From the above data, to restrict the allocation/freeing latency to be
less than 100 us in most times, the max batch scale factor needs to be
less than or equal to 5.

Although it is reasonable to use 5 as max batch scale factor for the
systems tested, there are also slower systems.  Where smaller value
should be used to constrain the page allocation/freeing latency.

So, in this patch, a new kconfig option (PCP_BATCH_SCALE_MAX) is added
to set the max batch scale factor.  Whose default value is 5, and
users can reduce it when necessary.

Signed-off-by: "Huang, Ying" <ying.huang@intel.com>
Acked-by: Andrew Morton <akpm@linux-foundation.org>
Cc: Mel Gorman <mgorman@techsingularity.net>
Cc: Vlastimil Babka <vbabka@suse.cz>
Cc: David Hildenbrand <david@redhat.com>
Cc: Johannes Weiner <jweiner@redhat.com>
Cc: Dave Hansen <dave.hansen@linux.intel.com>
Cc: Michal Hocko <mhocko@suse.com>
Cc: Pavel Tatashin <pasha.tatashin@soleen.com>
Cc: Matthew Wilcox <willy@infradead.org>
Cc: Christoph Lameter <cl@linux.com>
Acked-by: Mel Gorman <mgorman@techsingularity.net>
---
 mm/Kconfig      | 11 +++++++++++
 mm/page_alloc.c |  2 +-
 2 files changed, 12 insertions(+), 1 deletion(-)

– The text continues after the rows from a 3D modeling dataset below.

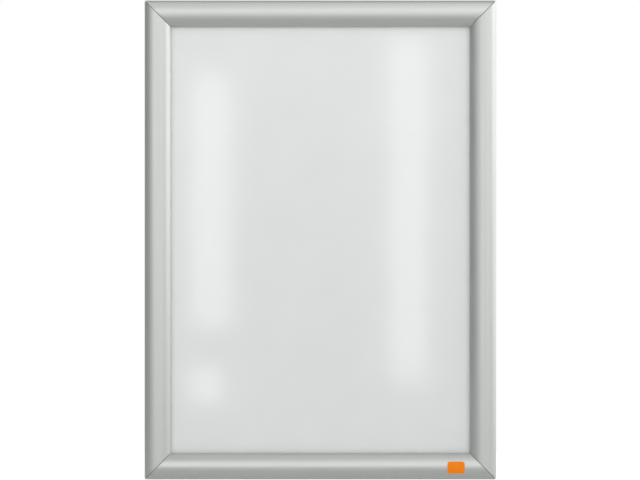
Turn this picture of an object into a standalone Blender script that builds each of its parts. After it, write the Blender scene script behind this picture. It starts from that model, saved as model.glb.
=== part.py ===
"""A wall-hung aluminium snap frame for one poster, as separate pieces.

Metres. The frame stands in the XZ plane with +Z up. Its back lies on the plane y = 0, its face looks
towards -Y, and the origin is the centre of the back.

Every rail is drawn in one section: "inward" runs from the frame's outer edge towards the poster,
"forward" runs from the wall towards the viewer, and "along" runs the length of the rail. A face rail
turns outwards about a bead on the base rail, and its leaf springs push on its hook from inside, so
that it snaps shut on the sheet or stays open.
"""

import math

import bmesh
import bpy
from mathutils import Matrix, Vector

# The sheet that the frame is made for
PAPER_WIDTH = 0.297
PAPER_HEIGHT = 0.420
SHEET_THICKNESS = 0.0005
PANEL_THICKNESS = 0.0015
SHEET_PLAY = 0.0005
SHEET_OVERLAP = 0.0040

# Fits
SEAT_GAP = 0.0003
MITRE_SETBACK = 0.0003
FACE_MITRE_SETBACK = 0.0004
CUT_OVERRUN = 0.0005
WELD_DISTANCE = 0.000001

# Crown of the face rail. Its highest line lies nearer to the outer edge than to the lip.
FRAME_DEPTH = 0.0125
CROWN_INSET = 0.0118
SHOULDER_RADIUS = 0.0020
SKIN_WALL = 0.0013
CROWN_STEPS = 36
SHOULDER_STEPS = 8
LIP_STEPS = 8

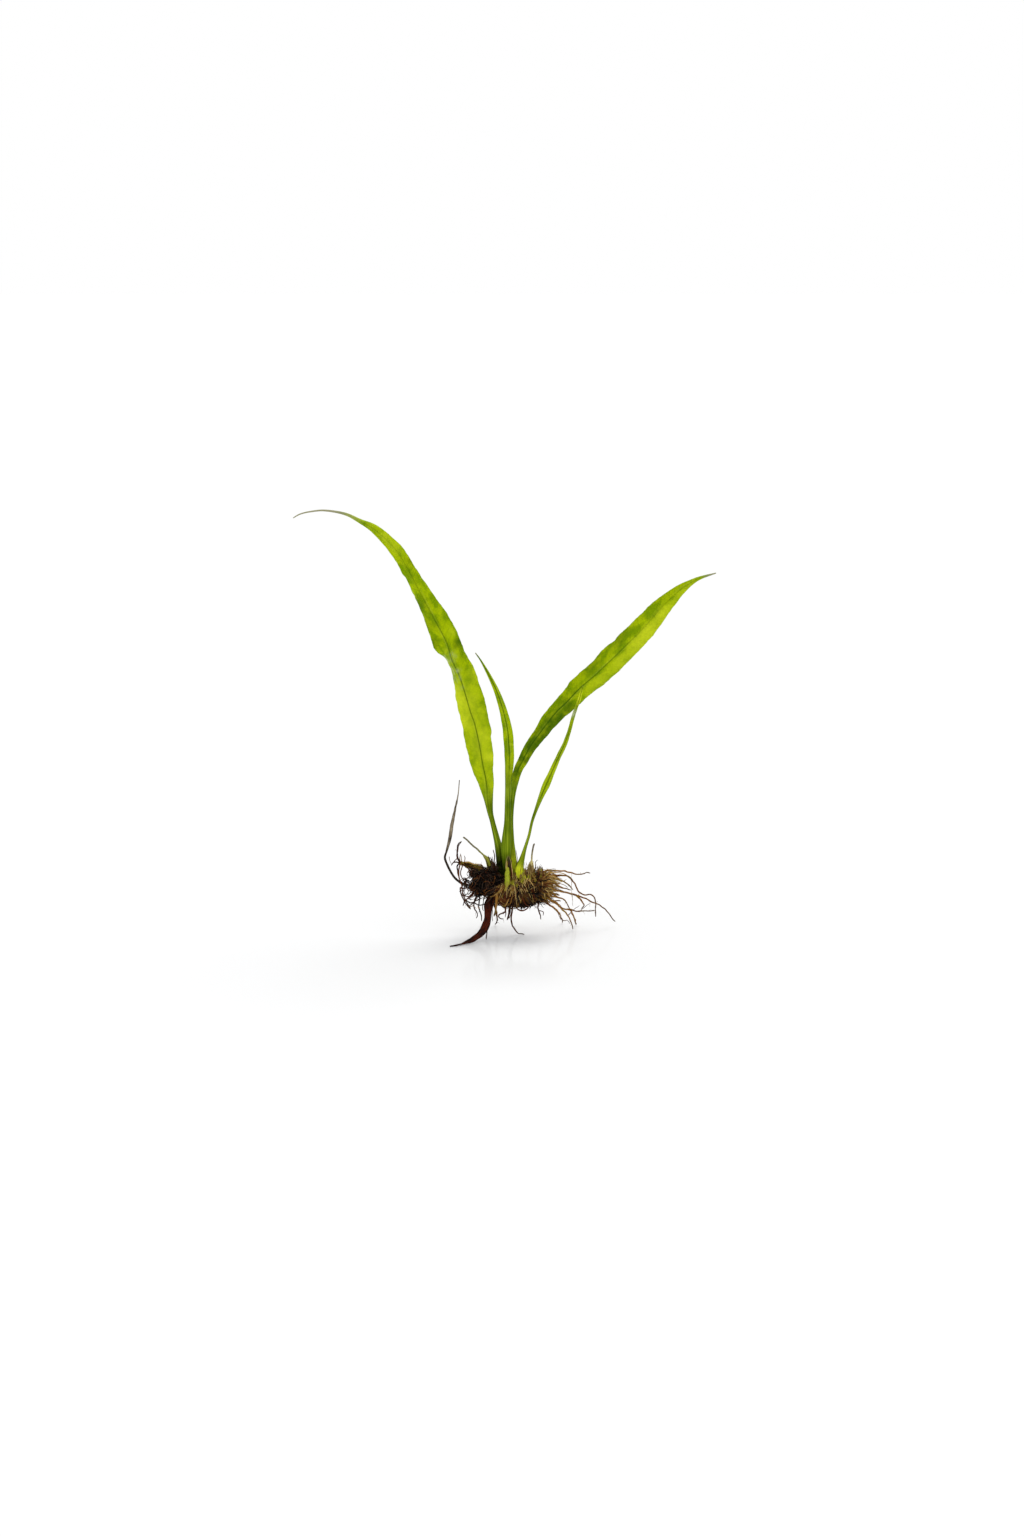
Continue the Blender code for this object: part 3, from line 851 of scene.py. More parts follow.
@dataclass
class Leaf:
    """One leaf: a stalk that widens into a thin, waved blade with a rib and veins.

    A row holds x, y and z of the rib, the width of the left and right half of the blade,
    and how many degrees each half turns towards the front. A tone holds x, z, radius and
    strength of a patch that is more yellow, partly as painted light, and darker where its
    strength is negative, partly as painted shade such as a fold's shadow. Side shading makes
    one half of the blade lighter and the other darker, as painted light and shade. Stalk
    and sheet are how thick the stalk and the blade are, rib is the height of the rib and
    ripple that of the waves of the margin.
    """

    name: str
    node: str
    rows: list[Row]
    stalk: float
    rib: float
    sheet: float
    ripple: float
    slot: Slot = Slot.LEAF
    tones: list[Row] = field(default_factory=list)
    pale_marks: list[Row] = field(default_factory=list)
    dry_from: float = 0.97
    dry_span: float = 0.03
    narrow: float = 0.0
    blade_after: float = 0.0
    side_shading: float = 0.0
    base_height: float = 0.0
    crumple: float = 0.0
    scallop: float = 0.06
    pucker: float = 0.05
    sunk: float = 1.6
    sides: int = 64
    step: float = 0.4
    seed: float = 0.0

    LAYERS = ("along", "across", "edge", "tone", "pale_mark", "dry", "stalk", "base")
    BLADE_RUN = 8.0
    BASE_RUN = 7.5
    STEM_ENDS = 0.6
    STEM_RUN = 0.1
    BEND_AT_RIB = 0.35
    GROOVE = 0.12
    PATCH_SCALE = 2.2
    PATCH_STRAY = 1.3

    def build(self, finish: Material) -> Piece:
        """Leaf as a piece.

        Args:
            finish: its material.

        Returns:
            The piece.
        """
        first, second = Vector(self.rows[0][:3]), Vector(self.rows[1][:3])
        foot = first + (first - second).normalized() * self.sunk
        path = Path([(*foot, *self.rows[0][3:])] + self.rows)
        skin = Skin(*self.LAYERS)
        count = round(path.length / self.step)
        skin.tube([self.ring(path, path.length * k / count) for k in range(count + 1)])
        return skin.piece(self.name, finish, self.slot, self.node)

    def strength(self, patches: list[Row], point: Vector) -> float:
        """Summed strength of patches with ragged borders at a point."""
        stray = noise.noise_vector(point / self.PATCH_SCALE) * self.PATCH_STRAY
        return patches_at(point + stray, patches)

    def chance(self, along: float, across: float, kind: int) -> float:
        """Noise over the blade, from about -1 to 1, another one for each kind."""
        return noise.noise(Vector((along, across, self.seed + kind)))

    def ring(self, path: Path, travelled: float) -> Ring:
        """Points around the leaf, across its front from left to right and back behind it.

        Args:
            path: the rib's way.
            travelled: distance from the foot.

        Returns:
            The ring.
        """
        place = path.place_at(travelled)
        x, y, z, left, right, turn_left, turn_right = path.row(place)
        along = path.direction(place)
        across = along.cross(Vector((0, -1, 0))).normalized()
        out = across.cross(along).normalized()
        middle = Vector((x, y, z))
        share = travelled / path.length
        narrow = self.narrow or self.stalk
        blade = clamped((left + right - narrow) / narrow)
        blade *= clamped((travelled - self.blade_after) / self.BLADE_RUN)
        blade = blade * blade * (3 - 2 * blade)
        dry = clamped((share - self.dry_from) / self.dry_span)
        stem = (1 - blade) * clamped((self.STEM_ENDS - share) / self.STEM_RUN)
        # Darker towards the foot, partly as painted shade between the stalks' feet
        base = clamped((self.base_height - z) / self.BASE_RUN)
        points = []
        numbers = {layer: [] for layer in self.LAYERS}
        for k in range(self.sides):
            turn_round = math.tau * k / self.sides
            column = -math.cos(turn_round)
            half, turn, side = (left, turn_left, -1) if column < 0 else (right, turn_right, 1)
            front = 1 if math.sin(turn_round) >= 0 else -1
            half *= self.margin(travelled, side, blade)
            away = abs(column)
            spot = Spot(travelled, share, side, front, away, away * half, blade)
            bend = math.radians(turn) * (self.BEND_AT_RIB + (1 - self.BEND_AT_RIB) * away)
            arm = across * (side * math.cos(bend)) + out * math.sin(bend)
            face = out * math.cos(bend) - across * (side * math.sin(bend))
            point = middle + arm * spot.offset + face * self.lift(spot)
            point = point + face * (front * self.depth(spot, min(self.stalk, left + right)))
            points.append(point)
            # Painted light and shade: one half of the blade lighter and the other darker
            side_shading = self.side_shading * side * min(away * 3, 1.0) * blade
            found = (travelled, side * spot.offset, away,
                     self.strength(self.tones, point) + side_shading,
                     self.strength(self.pale_marks, point), dry, stem, base)
            for layer, number in zip(self.LAYERS, found):
                numbers[layer].append(number)
        return Ring(points, numbers)

    def margin(self, travelled: float, side: int, blade: float) -> float:
        """Width factor of the blade's scalloped margin.

        Args:
            travelled: distance from the foot.
            side: -1 left of the rib and 1 right of it.
            blade: 0 on the stalk and 1 on the blade.

        Returns:
            The factor.
        """
        slow, fast = (self.chance(travelled / length, line * side, 0)
                      for length, line in ((3.4, 5.0), (1.2, 9.0)))
        return 1 + blade * self.scallop * (slow + 0.4 * fast)

    def lift(self, spot: Spot) -> float:
        """How far the blade stands towards the front of its plain sheet.

        Args:
            spot: the point.

        Returns:
            The lift.
        """
        line = 3.0 * spot.side
        slow = self.chance(spot.travelled / 5.2, line, 2)
        fast = self.chance(spot.travelled / 2.0, line, 4)
        wave = self.ripple * spot.away ** 1.7 * (slow + 0.35 * fast)
        phase = (spot.travelled - VEIN_SLOPE * spot.offset) / VEIN_SPACING
        groove = bell(phase - round(phase), self.GROOVE)
        rough = self.chance(spot.travelled / 1.3, spot.side * spot.offset / 1.3, 6)
        puckers = self.pucker * (rough - groove * (1 - spot.away ** 4))
        folds = self.crumple * self.chance(spot.travelled / 1.7, spot.side * spot.away, 8)
        return (wave + puckers) * spot.blade + folds

    def depth(self, spot: Spot, thick: float) -> float:
        """Half the leaf's thickness.

        Args:
            spot: the point.
            thick: thickness of the stalk there.

        Returns:
            The distance from the middle of the sheet to its face.
        """
        grain = noise.noise(Vector((spot.offset * 3, spot.share * 9, 0)))
        rough = 0.05 * math.cos(spot.away * 9.0) + 0.04 * grain
        stalk = 0.5 * thick * math.sqrt(max(1 - spot.away * spot.away, 0.0)) * (1 + rough)
        sheet = 0.5 * self.sheet * math.sqrt(max(1 - spot.away ** 6, 0.0))
        tall = self.rib * (1 - 0.7 * spot.share)
        if spot.front > 0:
            ridge = 0.22 * tall * bell(spot.offset, 0.22)
            ridge -= 0.16 * tall * bell(spot.offset - 0.5, 0.25)
        else:
            ridge = 0.6 * tall * bell(spot.offset, 0.42)
        return stalk * (1 - spot.blade) + (sheet + ridge) * spot.blade


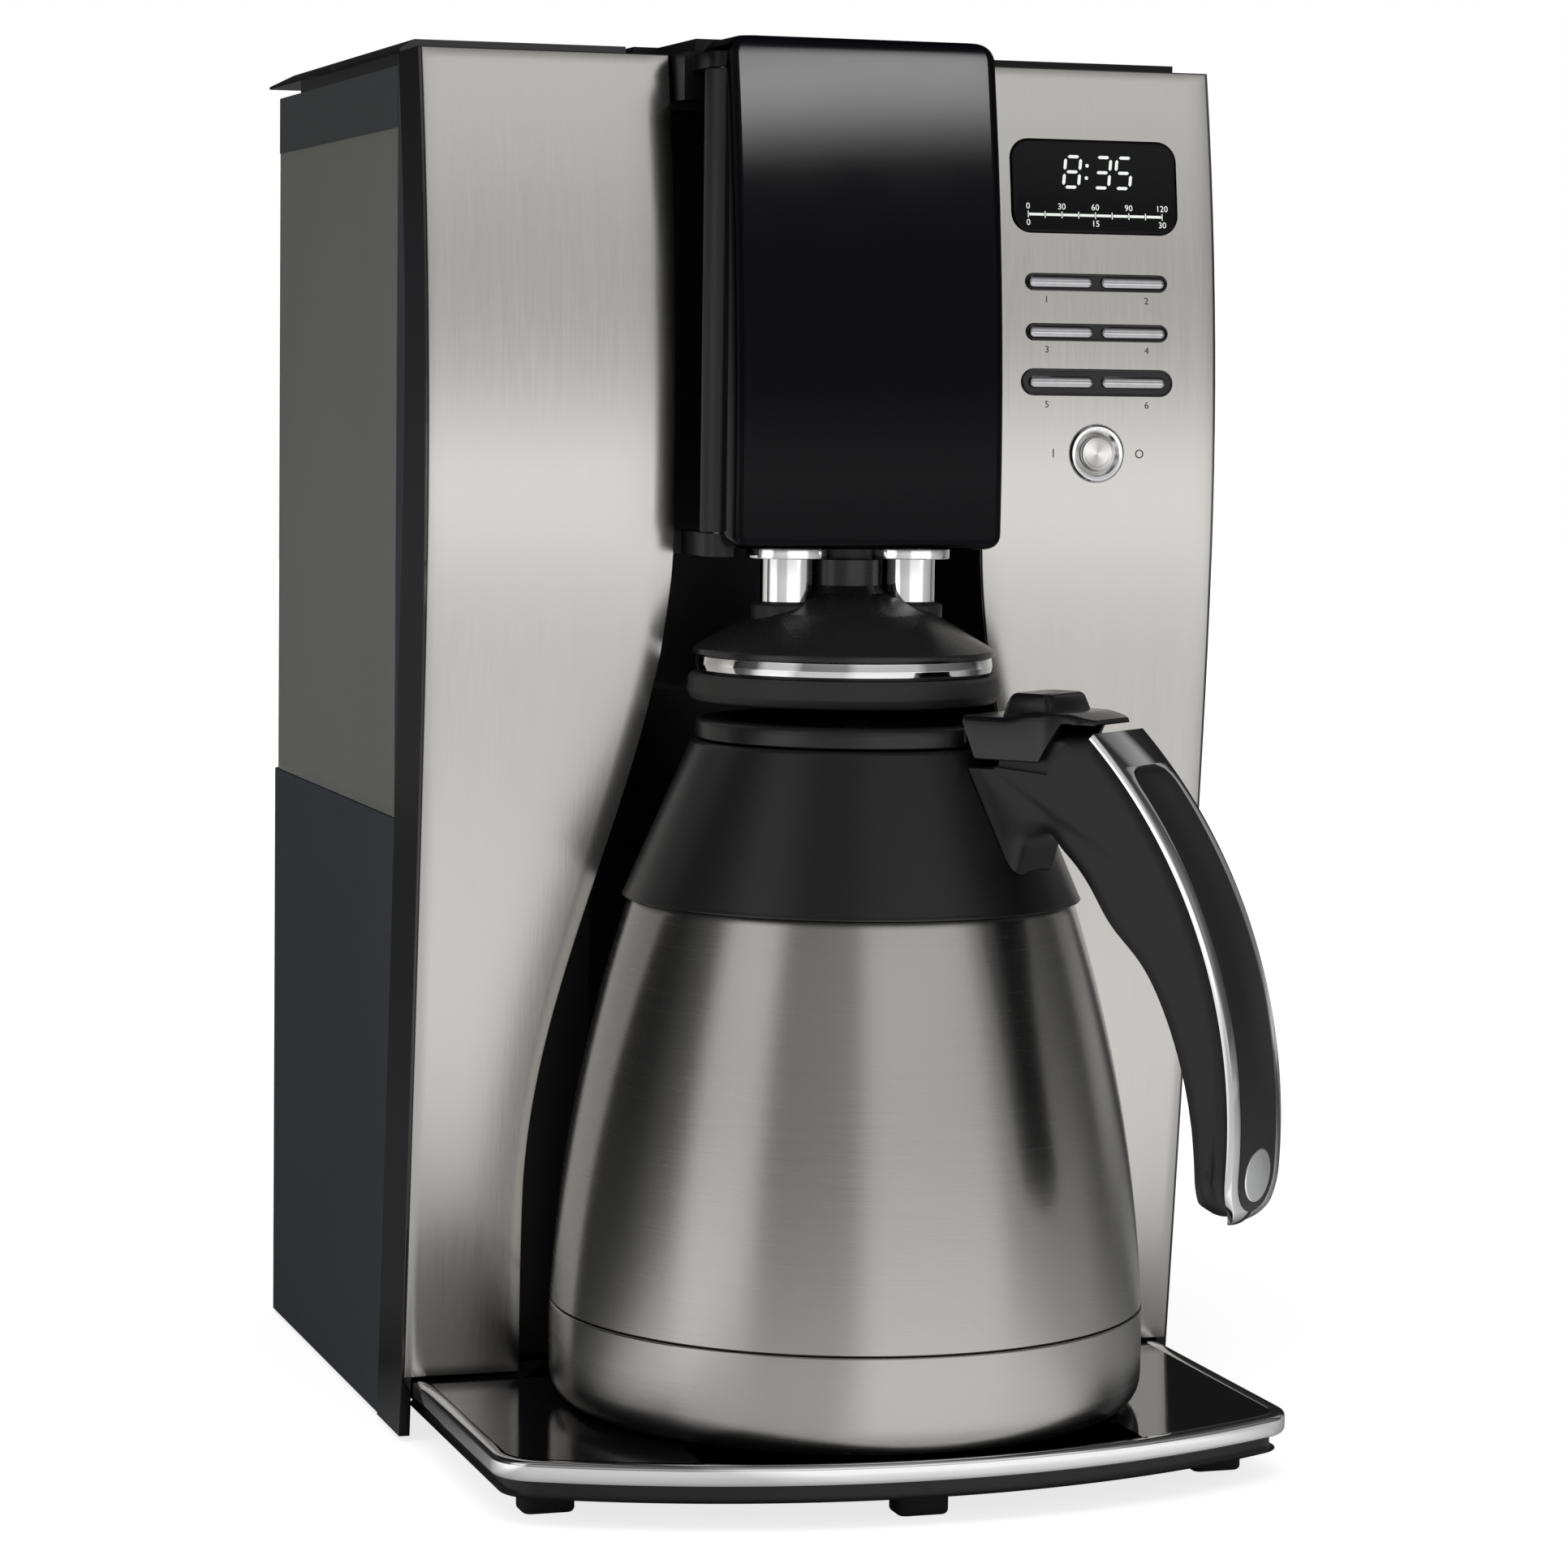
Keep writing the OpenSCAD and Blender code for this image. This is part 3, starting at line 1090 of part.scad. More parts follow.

diff --git a/mm/Kconfig b/mm/Kconfig
index 264a2df5ecf5..ece4f2847e2b 100644
--- a/mm/Kconfig
+++ b/mm/Kconfig
@@ -704,6 +704,17 @@ config HUGETLB_PAGE_SIZE_VARIABLE
 config CONTIG_ALLOC
 	def_bool (MEMORY_ISOLATION && COMPACTION) || CMA
 
+config PCP_BATCH_SCALE_MAX
+	int "Maximum scale factor of PCP (Per-CPU pageset) batch allocate/free"
+	default 5
+	range 0 6
+	help
+	  In page allocator, PCP (Per-CPU pageset) is refilled and drained in
+	  batches.  The batch number is scaled automatically to improve page
+	  allocation/free throughput.  But too large scale factor may hurt
+	  latency.  This option sets the upper limit of scale factor to limit
+	  the maximum latency.
+
 config PHYS_ADDR_T_64BIT
 	def_bool 64BIT
 
diff --git a/mm/page_alloc.c b/mm/page_alloc.c
index ba2d8f06523e..a5a5a4c3cd2b 100644
--- a/mm/page_alloc.c
+++ b/mm/page_alloc.c
@@ -2340,7 +2340,7 @@ static int nr_pcp_free(struct per_cpu_pages *pcp, int high, bool free_high)
 	 * freeing of pages without any allocation.
 	 */
 	batch <<= pcp->free_factor;
-	if (batch < max_nr_free)
+	if (batch < max_nr_free && pcp->free_factor < CONFIG_PCP_BATCH_SCALE_MAX)
 		pcp->free_factor++;
 	batch = clamp(batch, min_nr_free, max_nr_free);